Artificial Gravity: That's Heavy, Man

Jonathan Strickland

Courtesy NASA

Yesterday, NASA held a pretty cool Google+ Hangout event with astronauts, NASA experts and some of the cast and crew of Star Trek Into Darkness. If you missed it yesterday, don't worry. The entire presentation has been recorded for posterity.

One thing that was touched upon in the Hangout was that in science fiction films, you almost always see spacefarers walking around on space stations or ships. Some sort of artificial gravity keeps feet on the ground and coffee mugs on the table (not to mention coffee in the coffee mugs). One member of the Internet audience posed the topic as a question: Are we actually working on artificial gravity?

The initial response from astronaut Michael Fincke was that floating around in space is way more fun than obeying gravity. I'm sure that's true, but artificial gravity would be incredibly useful. For one thing, a big problem with a prolonged visit to space is that your bones begin to deteriorate in a zero-g environment. Simulated gravity could give us the opportunity to go on longer space journeys without risking bone density loss.

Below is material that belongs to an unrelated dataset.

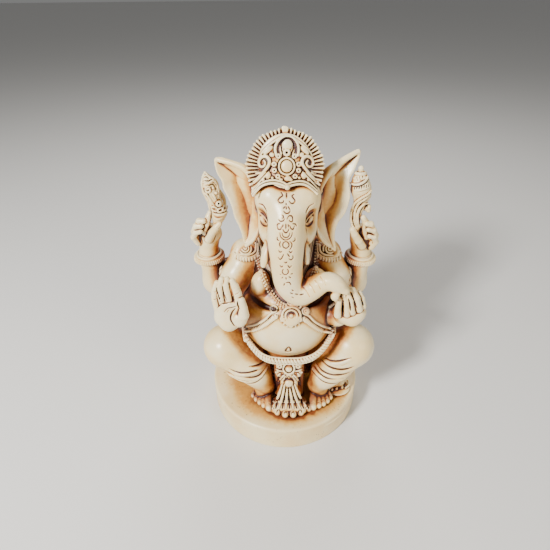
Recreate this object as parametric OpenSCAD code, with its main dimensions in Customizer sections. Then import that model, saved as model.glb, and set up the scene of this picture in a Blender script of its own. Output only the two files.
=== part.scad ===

Artificial gravity could also help us design new propulsion or even energy systems. But it would also mean designing ships so that they work in a particular orientation. Right now, if you can float so that you can interact with environments in multiple ways, your design options are really flexible. But if we must adhere to gravity, ship or station design will have to reflect that.

This HowStuffWorks article goes into detail about how science fiction often gets things wrong or at least ignores troublesome details in order to tell a compelling story. Part of that is the problem of artificial gravity. One way we could simulate gravity is through rotation. If you rotate a spacecraft around a central axis, you generate centripetal force toward that axis. Everything inside that spacecraft will feel a pull to the outer edge of the craft -- it's what we refer to colloquially as centrifugal force.

So imagine a space station in the shape of a bicycle wheel. As the wheel rotates in space, everything inside the station is pressed outward toward the edge of the station. This sort of artificial gravity would be adjustable based upon the speed of rotation. But it might not be ideal and it would require designing all stations and craft so that the floor is all along this outer edge.

The world of Star Trek doesn't have this problem -- there's some other form of artificial gravity that keeps everything in place. Not only that, but there are also these things called inertial dampeners that keep people from flying out the back of the Enterprise when the ship goes into warp. Normally, momentum would play a role and people would quickly transform from Starfleet officers into an icky goo as they were slammed around a ship under inconceivable acceleration forces.

So how do inertial dampeners work? Beats me. It's completely in the fiction part of science fiction. But such a technology would be necessary if we wanted to survive any type of travel that involves rapid acceleration or deceleration.

It could be that we learn the secrets of gravity over the next few decades. Perhaps we'll learn the actual mechanism that makes gravity work. It's something quantum physicists and other scientists have been working on for more than a century. If we do crack that quantum nut and learn how to harness gravity ourselves, the future we live in might make Star Trek seem quaint and archaic in comparison.